Dataset Distillation by Automatic Training Trajectories
Dai Liu, Jindong Gu, Hu Cao, Carsten Trinitis, Martin Schulz
TL;DR
This work identifies Accumulated Mismatching Problem (AMP) as a key drawback of fixed-length, long-range dataset distillation and introduces Automatic Training Trajectories (ATT) to adaptively choose trajectory lengths by minimizing the distance between synthetic and expert targets at all candidate steps. By selecting the optimal step $N_{opt}$ with a minimum distance $e_t = ||\theta'_{i,t}-\theta^*_{i,N_T}||^2$, ATT eliminates the accumulation of matching errors and improves generalization to unseen architectures. Empirical results across CIFAR-10/100, Tiny ImageNet, and ImageNet subsets show ATT outperforms prior baselines, especially in cross-architecture generalization, while remaining competitive in storage and computation relative to existing long-range methods. The approach yields stronger CA metrics and more stable performance under parameter variations, signaling a practical advance for efficient, robust synthetic-data distillation. $N_S$, $N_T$, AMP, and $e_t$ are central to the method, with ATT offering a dynamic alternative to the traditional fixed trajectory length scheme.$
Abstract
Dataset Distillation is used to create a concise, yet informative, synthetic dataset that can replace the original dataset for training purposes. Some leading methods in this domain prioritize long-range matching, involving the unrolling of training trajectories with a fixed number of steps (NS) on the synthetic dataset to align with various expert training trajectories.

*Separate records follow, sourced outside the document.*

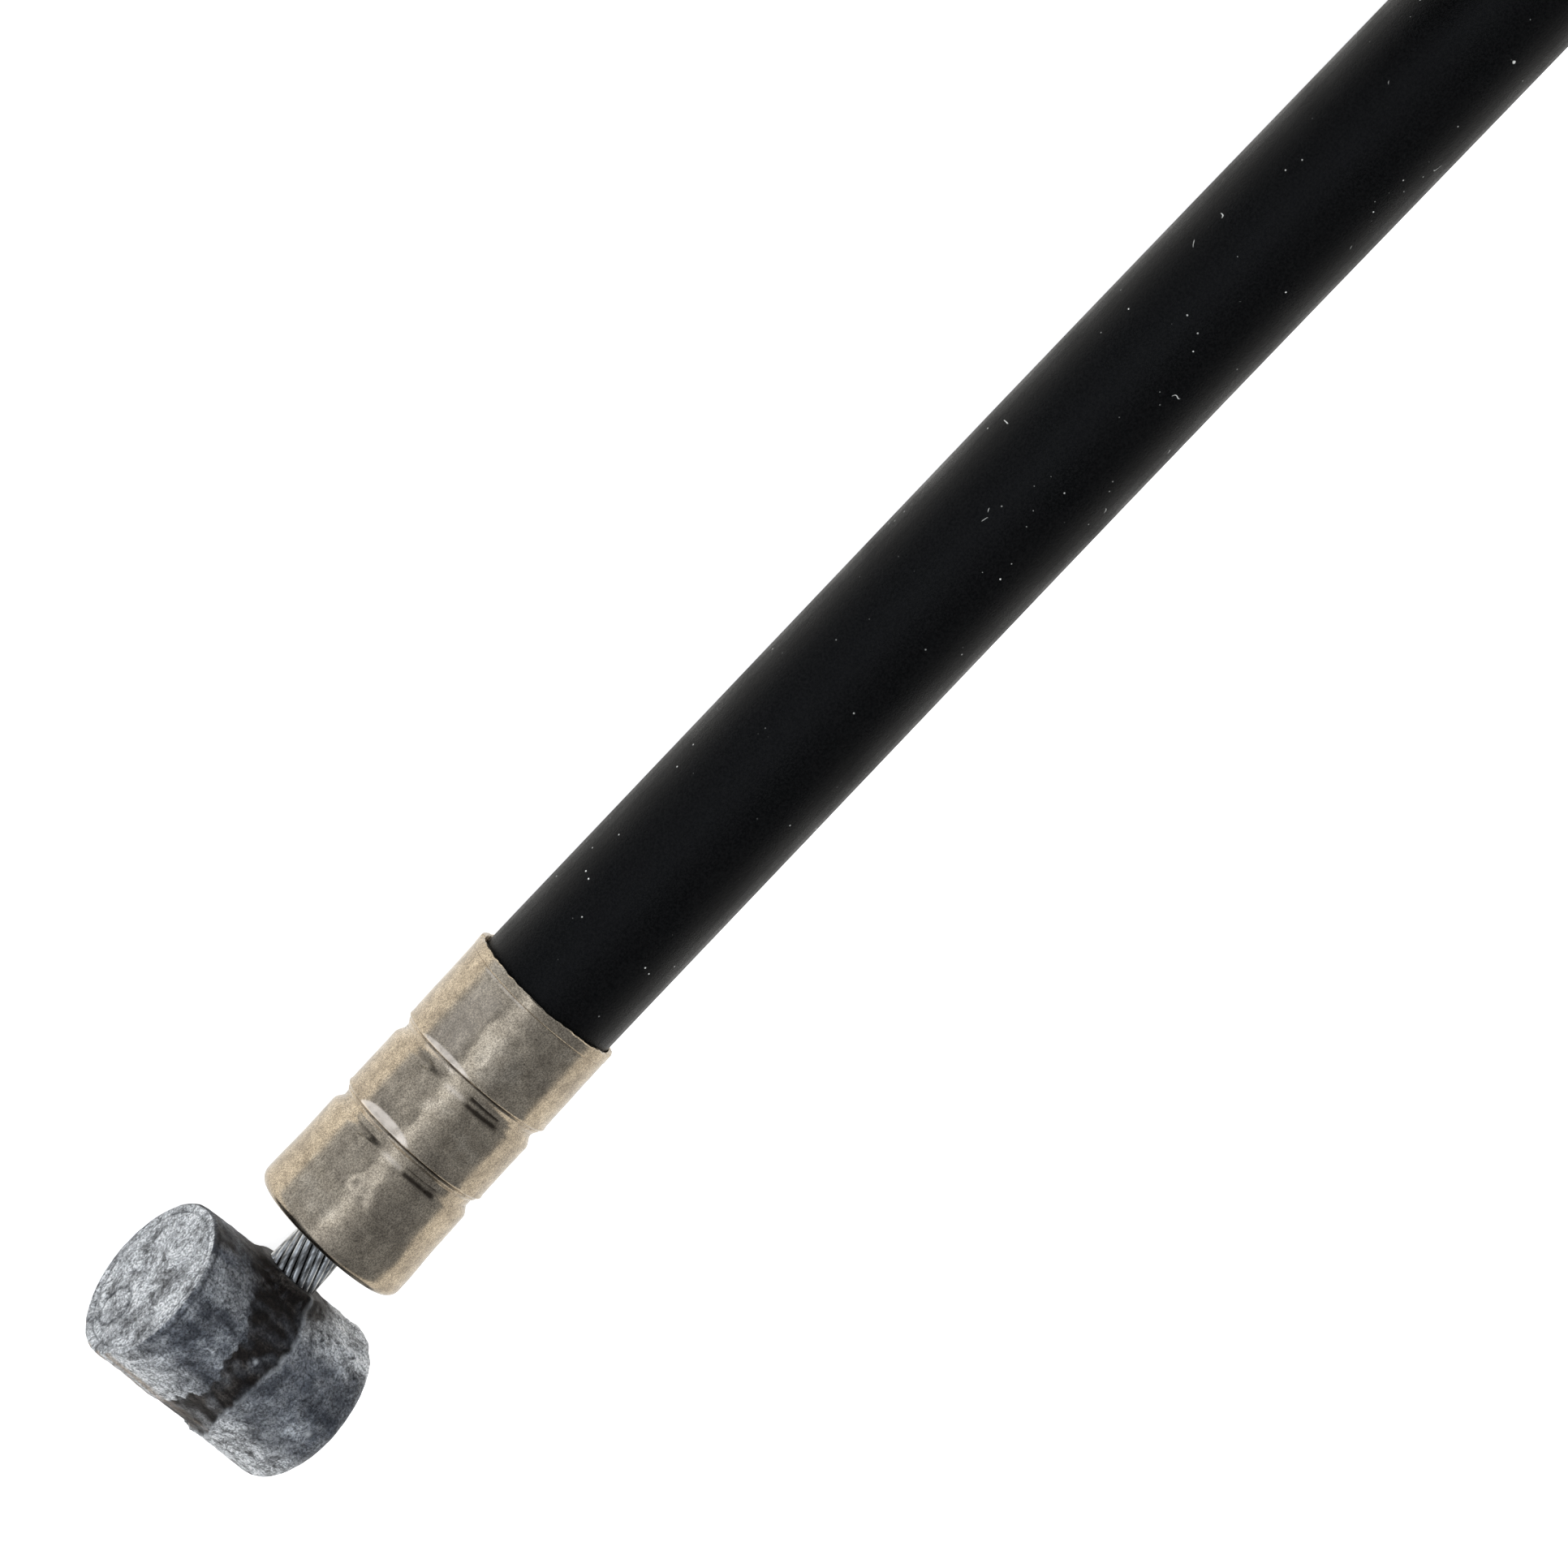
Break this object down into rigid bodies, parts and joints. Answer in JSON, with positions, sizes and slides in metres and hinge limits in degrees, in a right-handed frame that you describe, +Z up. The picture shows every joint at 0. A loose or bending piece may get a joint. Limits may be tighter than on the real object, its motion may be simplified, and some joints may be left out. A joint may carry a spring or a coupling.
{
  "type": "control cable",
  "caption": "Coiled control cable with a crosswise barrel nipple and crimped ferrule at the lever end, and a threaded adjuster, bellows boot and barrel nipple at the brake end.",
  "frame": {"origin": "middle of the lever ferrule's end face, on the cable's axis, where the ferrule seats", "axes": "+X along the cable from the lever nipple into the housing, Y along the barrel nipple with its gate face at +Y, +Z up from the surface that the cable lies on"},
  "size_m": [0.1836, 0.104, 0.0157],
  "materials": {
    "cast_zinc": "rough zinc die casting, mottled grey with a darker parting band",
    "wire_steel": "bright drawn galvanised wire",
    "ferrule_plate": "thin pressed steel with warm nickel plating, lightly dented",
    "jacket_vinyl": "extruded black vinyl with a soft satin sheen",
    "armour_steel": "flat wound steel wire",
    "liner_nylon": "translucent natural nylon tube",
    "tie_nylon": "white vinyl coated twist tie",
    "adjuster_zinc_plate": "bright zinc plated turned steel",
    "washer_steel": "zinc plated spring steel",
    "nut_plate": "zinc plated steel with machining lines",
    "boot_rubber": "moulded black rubber"
  },
  "bodies": {
    "housing": {"lever_ferrule": "ferrule_plate", "housing_jacket": "jacket_vinyl", "housing_armour": "armour_steel", "housing_liner": "liner_nylon", "housing_coil": "jacket_vinyl", "housing_tail": "jacket_vinyl", "coil_tie_near": "tie_nylon", "coil_tie_far": "tie_nylon", "adjuster_body": "adjuster_zinc_plate", "adjuster_liner": "liner_nylon", "dust_boot": "boot_rubber"},
    "lever_core": {"lever_wire_core": "wire_steel"},
    "lever_end": {"lever_nipple": "cast_zinc", "lever_wire_inner_strands": "wire_steel", "lever_wire_middle_strands": "wire_steel", "lever_wire_outer_strands": "wire_steel"},
    "brake_core": {"brake_wire_core": "wire_steel"},
    "brake_end": {"brake_nipple": "cast_zinc", "brake_wire_inner_strands": "wire_steel", "brake_wire_middle_strands": "wire_steel", "brake_wire_outer_strands": "wire_steel"},
    "washer_inner": {"lock_washer_inner": "washer_steel"},
    "nut_inner": {"adjuster_nut_inner": "nut_plate"},
    "washer_outer": {"lock_washer_outer": "washer_steel"},
    "nut_outer": {"adjuster_nut_outer": "nut_plate"}
  },
  "joints": [
    {"name": "lever_wire_pull", "type": "slide", "parent": "housing", "child": "lever_core", "axis": [-1, 0, 0], "range_m": [-0.002, 0.02]},
    {"name": "lever_nipple_twist", "type": "hinge", "parent": "lever_core", "child": "lever_end", "pos_m": [-0.0064, 0, 0], "axis": [1, 0, 0], "range_deg": [-90, 90]},
    {"name": "brake_wire_pull", "type": "slide", "parent": "housing", "child": "brake_core", "axis": [1, 0, 0], "range_m": [-0.002, 0.02]},
    {"name": "brake_nipple_twist", "type": "hinge", "parent": "brake_core", "child": "brake_end", "pos_m": [-0.016, 0.092, 0.003], "axis": [1, 0, 0], "range_deg": [-90, 90]},
    {"name": "washer_inner_travel", "type": "slide", "parent": "housing", "child": "washer_inner", "axis": [1, 0, 0], "range_m": [-0.00176, 0.0044]},
    {"name": "nut_inner_turn", "type": "hinge", "parent": "washer_inner", "child": "nut_inner", "pos_m": [0.0513, 0.092, 0.003], "axis": [1, 0, 0], "range_deg": [-504, 1260]},
    {"name": "washer_outer_travel", "type": "slide", "parent": "housing", "child": "washer_outer", "axis": [1, 0, 0], "range_m": [-0.0044, 0.00176]},
    {"name": "nut_outer_turn", "type": "hinge", "parent": "washer_outer", "child": "nut_outer", "pos_m": [0.0407, 0.092, 0.003], "axis": [1, 0, 0], "range_deg": [-1260, 504]}
  ],
  "couplings": [
    {"joint": "brake_wire_pull", "follows": "lever_wire_pull", "ratio": 1},
    {"joint": "washer_inner_travel", "follows": "nut_inner_turn", "m_per_rad": 0.00019894},
    {"joint": "washer_outer_travel", "follows": "nut_outer_turn", "m_per_rad": 0.00019894}
  ]
}
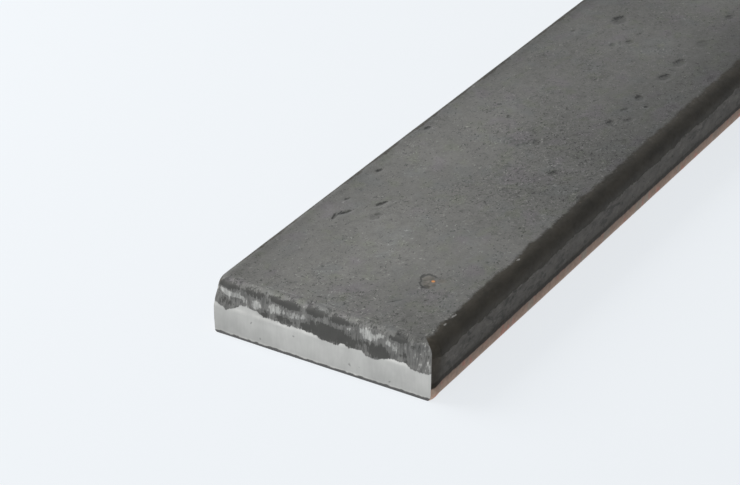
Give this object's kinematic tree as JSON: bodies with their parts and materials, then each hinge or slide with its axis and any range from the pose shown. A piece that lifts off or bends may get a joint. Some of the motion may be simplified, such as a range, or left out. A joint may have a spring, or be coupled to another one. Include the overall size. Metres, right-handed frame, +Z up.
{
  "type": "steel flat bar",
  "caption": "Straight hot-rolled steel flat bar with round rolled edges, guillotine-sheared square across at each end, for framing, brackets and straps.",
  "frame": {"origin": "under the middle of the bar, at the height of the face it lies on", "axes": "+X along the bar's length, +Y across its width, +Z up through its thickness"},
  "size_m": [0.5, 0.05, 0.012],
  "materials": {
    "mill_scale_steel": "hot-rolled mill scale, matt dark grey with pits and a little rust; the sheared ends are bright below and scale-smeared above"
  },
  "bodies": {
    "root": {"flat_bar": "mill_scale_steel"}
  },
  "joints": []
}
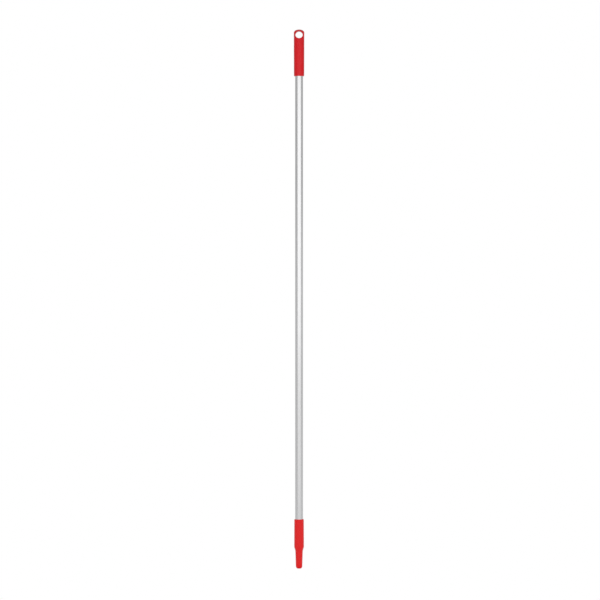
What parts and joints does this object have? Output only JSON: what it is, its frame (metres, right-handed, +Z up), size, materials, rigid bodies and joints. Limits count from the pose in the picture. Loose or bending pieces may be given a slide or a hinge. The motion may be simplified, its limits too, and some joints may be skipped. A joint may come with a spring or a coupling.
{
  "type": "cleaning tool handle",
  "caption": "Straight aluminium cleaning-tool handle: red grip with a large hanging hole, red end fitting with a sleeve, shoulder and smooth tapered tip.",
  "frame": {"origin": "centre of the tip's flat end face, at the bottom of the handle's bounding box", "axes": "+Z runs up the tube from the tapered tip to the hanging hole; the hanging hole's axis lies along Y; X is across"},
  "size_m": [0.029, 0.029, 1.5],
  "materials": {
    "tube": "satin anodised, fine lines along the tube",
    "grip": "moulded, fine satin texture",
    "fitting": "moulded, fine satin texture",
    "plug": "plain moulded",
    "core": "glass-filled, plain moulded",
    "seal": "smooth"
  },
  "bodies": {
    "root": {"tube": "tube", "hanger_grip": "grip", "grip_plug": "plug", "grip_seal_ring": "seal", "end_fitting": "fitting", "tip_core": "core", "fitting_seal_ring": "seal"}
  },
  "joints": []
}
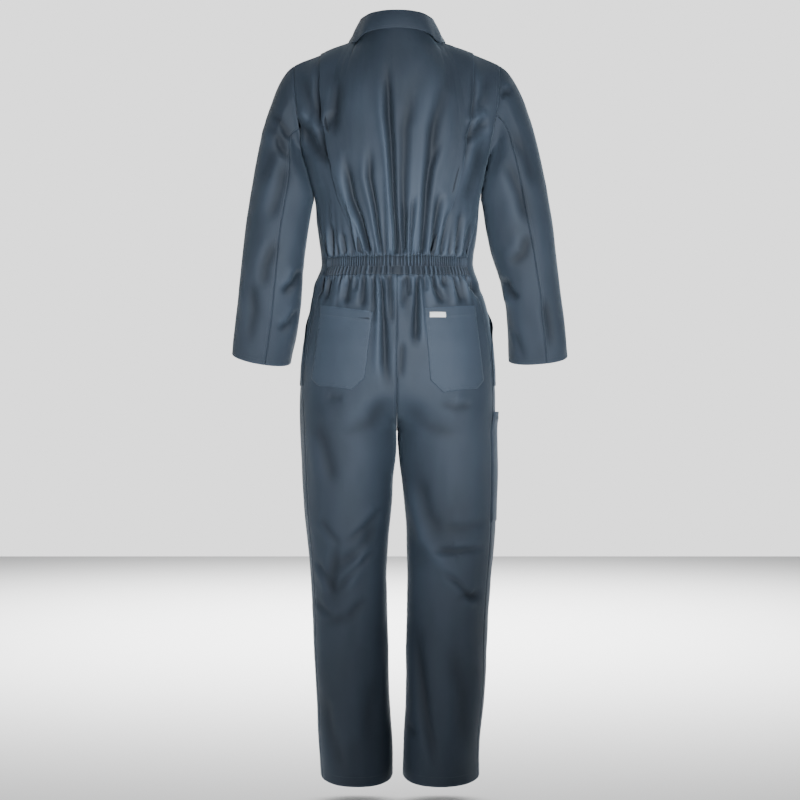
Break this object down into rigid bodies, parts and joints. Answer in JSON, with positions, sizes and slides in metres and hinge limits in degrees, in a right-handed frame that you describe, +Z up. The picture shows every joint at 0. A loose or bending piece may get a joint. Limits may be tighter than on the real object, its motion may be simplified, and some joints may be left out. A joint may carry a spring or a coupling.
{
  "type": "boiler suit",
  "caption": "Long-sleeved one-piece work suit with a turn-down collar, pleated back, elastic back waist, straight legs and patch pockets, filled out as if worn.",
  "frame": {"origin": "middle of the neck, level with the highest points of the shoulders, where a wearer's shoulders hold the suit", "axes": "+Z up, the suit's front faces -Y, the wearer's left is +X"},
  "size_m": [0.7668, 0.2922, 1.7157],
  "materials": {
    "cloth": "dark slate blue-grey twill with a faint sheen, self-coloured stitching",
    "label": "bare white woven tab",
    "stud": "dark metal press studs"
  },
  "bodies": {
    "root": {"back_centre": "cloth", "back_side_left": "cloth", "back_side_right": "cloth", "waistband_back": "cloth", "front_left": "cloth", "front_right": "cloth", "leg_back_left": "cloth", "leg_back_right": "cloth", "sleeve_top_left": "cloth", "sleeve_top_right": "cloth", "sleeve_under_left": "cloth", "sleeve_under_right": "cloth", "collar": "cloth", "placket": "cloth", "back_pocket_left": "cloth", "back_pocket_right": "cloth", "hip_pocket_left": "cloth", "hip_pocket_right": "cloth", "rule_pocket": "cloth", "label": "label", "stud_1": "stud", "stud_2": "stud", "stud_3": "stud", "stud_4": "stud", "stud_5": "stud", "stud_6": "stud", "stud_7": "stud", "stud_8": "stud"}
  },
  "joints": []
}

However, traditional long-range matching methods possess an overfitting-like problem, the fixed step size NS forces synthetic dataset to distortedly conform seen expert training trajectories, resulting in a loss of generality-especially to those from unencountered architecture. We refer to this as the Accumulated Mismatching Problem (AMP), and propose a new approach, Automatic Training Trajectories (ATT), which dynamically and adaptively adjusts trajectory length NS to address the AMP. Our method outperforms existing methods particularly in tests involving cross-architectures. Moreover, owing to its adaptive nature, it exhibits enhanced stability in the face of parameter variations.